Savaşın bu özel olan biçimi, Kürdistan gençliğini uyuşturucu ilişkilerinin içerisine yerleştirerek, şiddet aygıtlarının dışındaki aygıtları da kullanıyor. Bunun önemi sıradan olanın da ötesinde.Yani çok açık söylemek gerekiyor, devlet bütün ideolojik aygıtlarını en yetkin şekilde kullanmayı hedefliyor ve bu hedefe ulaşılması durumunda sonuç çok ciddi olacaktır. Bu sonuçla, Kürdistan gençliği işgalci ve kapitalist ulus-devletin meşruiyetini artık devletin müdahalesine bile gerek kalmadan üretebilir hale gelecektir. En basit ama çarpıcı ifadesiyle söylemek gerekirse, devrimci Kürdistan gençliğinin karşı-devrimcileştirilmesi hamlesi devrededir. Burada devlet açısından artık söz konusu olan da meşruiyet zırhını bizzat savaştığı kitleler eliyle yaratmaktır. Bu, uyuşturucu ve türlü bağımlılık ilişkilerine çekilmeye çalışılan gençlik açısından, mikro devletçikler haline gelme tehlikesinden başka bir şey değildir. Gençliği uyuşturucu ile bağımlı hale getirmekle de bu yüzden en az iki şey hedefleniyor, birincisi direnişin en önemli odağı olan gençliği politik olarak dağıtmak, ikincisi ise uyuşturulmuş gençlik eliyle kendi meşruiyetini yaratmak. İkincisi özellikle önemlidir çünkü onunla toplum içerisinde ve toplum eliyle meşruiyet yaratarak toplumu teslim almak hedefi var.

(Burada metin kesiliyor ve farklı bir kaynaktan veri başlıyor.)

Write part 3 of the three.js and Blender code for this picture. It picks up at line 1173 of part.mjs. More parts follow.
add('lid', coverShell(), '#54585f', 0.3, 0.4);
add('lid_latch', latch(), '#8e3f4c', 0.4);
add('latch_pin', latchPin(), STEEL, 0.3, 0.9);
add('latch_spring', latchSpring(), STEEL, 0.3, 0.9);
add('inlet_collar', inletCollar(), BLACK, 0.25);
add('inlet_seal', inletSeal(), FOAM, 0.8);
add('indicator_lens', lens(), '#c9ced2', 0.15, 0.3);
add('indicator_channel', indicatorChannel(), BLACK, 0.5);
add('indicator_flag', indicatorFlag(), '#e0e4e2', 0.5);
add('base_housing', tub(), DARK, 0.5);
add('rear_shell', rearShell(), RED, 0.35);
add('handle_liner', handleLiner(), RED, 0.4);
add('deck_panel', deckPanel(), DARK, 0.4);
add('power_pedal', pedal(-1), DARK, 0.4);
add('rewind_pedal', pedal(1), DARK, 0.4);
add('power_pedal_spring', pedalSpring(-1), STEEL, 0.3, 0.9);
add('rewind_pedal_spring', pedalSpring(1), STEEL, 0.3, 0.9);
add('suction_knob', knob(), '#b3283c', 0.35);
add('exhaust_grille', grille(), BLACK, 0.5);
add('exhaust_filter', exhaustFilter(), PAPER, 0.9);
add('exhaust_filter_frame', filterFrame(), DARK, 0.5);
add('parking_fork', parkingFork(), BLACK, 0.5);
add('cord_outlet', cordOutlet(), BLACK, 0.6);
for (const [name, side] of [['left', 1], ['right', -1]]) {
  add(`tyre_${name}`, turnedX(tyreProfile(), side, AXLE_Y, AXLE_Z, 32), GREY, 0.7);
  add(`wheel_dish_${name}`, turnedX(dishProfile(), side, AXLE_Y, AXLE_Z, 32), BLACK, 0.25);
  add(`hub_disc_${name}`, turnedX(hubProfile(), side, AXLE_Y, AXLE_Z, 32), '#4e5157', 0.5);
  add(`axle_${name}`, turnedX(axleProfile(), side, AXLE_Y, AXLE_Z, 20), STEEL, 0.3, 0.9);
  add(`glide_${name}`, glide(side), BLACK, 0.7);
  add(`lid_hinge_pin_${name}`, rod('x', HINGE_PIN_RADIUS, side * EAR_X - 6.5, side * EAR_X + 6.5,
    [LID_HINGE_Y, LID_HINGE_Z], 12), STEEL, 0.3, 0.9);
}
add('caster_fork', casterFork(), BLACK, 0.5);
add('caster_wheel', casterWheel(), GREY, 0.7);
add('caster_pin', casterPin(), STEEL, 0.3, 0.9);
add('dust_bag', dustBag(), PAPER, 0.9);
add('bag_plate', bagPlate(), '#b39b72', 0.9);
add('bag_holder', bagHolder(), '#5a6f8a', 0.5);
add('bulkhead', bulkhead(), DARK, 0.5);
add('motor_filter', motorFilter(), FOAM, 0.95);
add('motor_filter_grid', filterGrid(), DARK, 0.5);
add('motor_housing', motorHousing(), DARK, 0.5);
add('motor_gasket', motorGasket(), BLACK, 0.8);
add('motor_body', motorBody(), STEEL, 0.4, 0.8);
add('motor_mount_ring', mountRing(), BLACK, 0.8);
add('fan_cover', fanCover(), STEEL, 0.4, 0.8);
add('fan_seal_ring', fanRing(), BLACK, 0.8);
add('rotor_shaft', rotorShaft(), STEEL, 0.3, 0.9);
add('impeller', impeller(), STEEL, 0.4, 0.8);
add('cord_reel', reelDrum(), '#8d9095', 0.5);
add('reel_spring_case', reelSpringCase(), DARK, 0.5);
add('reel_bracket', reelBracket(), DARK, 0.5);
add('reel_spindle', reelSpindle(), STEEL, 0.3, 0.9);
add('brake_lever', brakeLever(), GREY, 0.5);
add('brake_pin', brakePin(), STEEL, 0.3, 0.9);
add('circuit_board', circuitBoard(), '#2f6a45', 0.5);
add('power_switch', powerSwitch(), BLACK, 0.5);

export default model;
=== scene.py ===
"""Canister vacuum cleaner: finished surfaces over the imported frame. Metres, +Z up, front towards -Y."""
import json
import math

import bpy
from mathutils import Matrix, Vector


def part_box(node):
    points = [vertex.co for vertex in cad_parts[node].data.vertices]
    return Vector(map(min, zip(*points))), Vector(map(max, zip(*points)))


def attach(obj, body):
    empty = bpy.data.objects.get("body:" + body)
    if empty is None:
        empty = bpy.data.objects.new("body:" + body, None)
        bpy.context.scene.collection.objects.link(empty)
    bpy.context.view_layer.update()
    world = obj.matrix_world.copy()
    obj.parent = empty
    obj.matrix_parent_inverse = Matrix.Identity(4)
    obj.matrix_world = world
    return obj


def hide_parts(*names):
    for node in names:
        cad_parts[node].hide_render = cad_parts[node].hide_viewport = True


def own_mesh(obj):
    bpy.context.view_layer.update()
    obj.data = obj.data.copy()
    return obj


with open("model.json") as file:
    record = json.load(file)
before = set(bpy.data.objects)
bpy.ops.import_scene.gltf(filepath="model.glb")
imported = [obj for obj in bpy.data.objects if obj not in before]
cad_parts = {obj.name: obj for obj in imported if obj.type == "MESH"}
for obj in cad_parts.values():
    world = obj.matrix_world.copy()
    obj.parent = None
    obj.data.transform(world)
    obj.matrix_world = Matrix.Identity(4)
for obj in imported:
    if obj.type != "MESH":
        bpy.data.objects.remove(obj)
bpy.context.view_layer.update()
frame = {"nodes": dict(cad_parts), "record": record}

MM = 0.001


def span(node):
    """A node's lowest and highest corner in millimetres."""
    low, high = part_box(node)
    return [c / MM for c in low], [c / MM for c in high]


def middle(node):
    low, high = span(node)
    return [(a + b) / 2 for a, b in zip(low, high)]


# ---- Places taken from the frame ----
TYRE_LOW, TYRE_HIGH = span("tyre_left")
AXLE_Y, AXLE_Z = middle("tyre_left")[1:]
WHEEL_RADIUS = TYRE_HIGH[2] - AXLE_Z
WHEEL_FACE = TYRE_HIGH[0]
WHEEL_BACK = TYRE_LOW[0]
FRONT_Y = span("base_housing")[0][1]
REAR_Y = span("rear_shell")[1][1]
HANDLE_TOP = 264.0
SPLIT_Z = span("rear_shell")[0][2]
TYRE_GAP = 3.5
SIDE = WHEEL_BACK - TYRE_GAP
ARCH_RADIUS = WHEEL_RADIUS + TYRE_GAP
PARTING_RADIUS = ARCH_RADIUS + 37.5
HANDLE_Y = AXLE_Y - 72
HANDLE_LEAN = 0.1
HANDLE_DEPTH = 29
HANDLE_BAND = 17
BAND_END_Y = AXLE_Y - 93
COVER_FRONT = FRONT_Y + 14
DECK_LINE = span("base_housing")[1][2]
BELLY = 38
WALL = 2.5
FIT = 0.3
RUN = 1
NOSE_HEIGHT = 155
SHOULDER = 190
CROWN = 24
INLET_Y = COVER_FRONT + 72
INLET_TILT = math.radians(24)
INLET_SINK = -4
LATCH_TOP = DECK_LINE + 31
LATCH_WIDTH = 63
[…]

İşte Kürdistan gençliği özelinde toplum böyle bir kıskaca alınmak isteniyor. Gençlik asıl yolu olan devrimci, yurtsever yolundan uzaklaştırılmaya çalışılıyor. Bu yüzden devlet merkezli yürütülen bu faaliyetler maddeye ya da türlü biçimlerde başka şeylere bağımlılık görünümü altında kapitalist, işgalci, gençlik ve kadın düşmanı sisteme bağımlılığı geliştirmeye çalışıyor.
Başta uyuşturucu kullanımını kolaylaştırmakla Kürdistan gençliği özelinde Türkiye gençliği ve toplumu da politik olarak esir alınmak ve ‘sistem içi’ kılınmak isteniyor. Bu anlamda karşı-devrimcileştirme hamlesi hem Kürdistan hem Türkiye devrimci gençliğine karşı yürütülmektedir. Bu hamle kapsamında Kürdistan’da uyuşturucu özel olarak artmışsa Türkiye’de de genel olarak artmış ve yayılmıştır. Yine kullanımının artmasına paralel olarak, yakalanan uyuşturucunun miktarı da artıyor. Son zamanlarda yapılan araştırmalar bunu açıkça gösteriyor. Örneğin, Avrupa Birliği’ne (AB) bağlı Avrupa Uyuşturucu ve Uyuşturucu Bağımlılığı İzleme Merkezi’nin (EMCDDA) yayımladığı 2021 raporuna göre, Türkiye’de 2019 yılında ele geçirilen MDMA ve eroin miktarı diğer tüm birlik üyesi ülkeleri geçmiştir. Bu gibi veriler gençliğe ve topluma yönelik saldırıların Türkiye ve Kürdistan için ne kadar hayati olduğunu da gösteriyor.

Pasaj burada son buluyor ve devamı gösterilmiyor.